A spokesperson for the environment minister Murray Watt says the government remains “firmly committed to action on climate change” after a delegate from the minister’s department approved Glencore’s Ulan coal mine expansion near Mudgee in New South Wales:

We have taken strong action in our first term, and will continue that work now while also ensuring that there is security of energy supply as we transition to renewables.

The spokesperson said the approval, which allows Glencore to expand the mine’s footprint and extract an additional 18.8 million tonnes of run of mine coal, came with 57 strict conditions to minimise potential impacts on matters protected under Australia’s environmental laws, such as threatened species.

The Environment Protection and Biodiversity Conservation Act has no “climate trigger” for consideration of a project’s impacts on the climate, something conservation and climate groups have long called for.
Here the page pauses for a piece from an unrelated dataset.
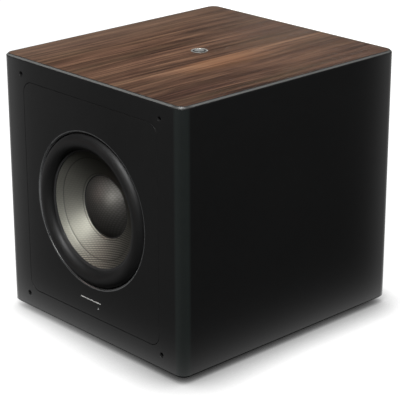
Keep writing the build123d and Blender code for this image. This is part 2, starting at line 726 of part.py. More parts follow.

The decision comes as a community group, Mudgee and District Environment Group, launched a fresh legal appeal against the NSW government’s approval of the same project, arguing the state’s environmental assessment had been inadequate because it failed to consider the project’s climate impacts.

Bev Smiles from the Mudgee District Environment Group said of the federal approval:

The Albanese Government continues to recklessly approve new thermal coal projects when we know they are fuelling climate change and extreme weather that is harming Australians.

It is shameful that Australia’s environmental laws fail to require climate change consideration in decisions around dangerous, polluting coal mines.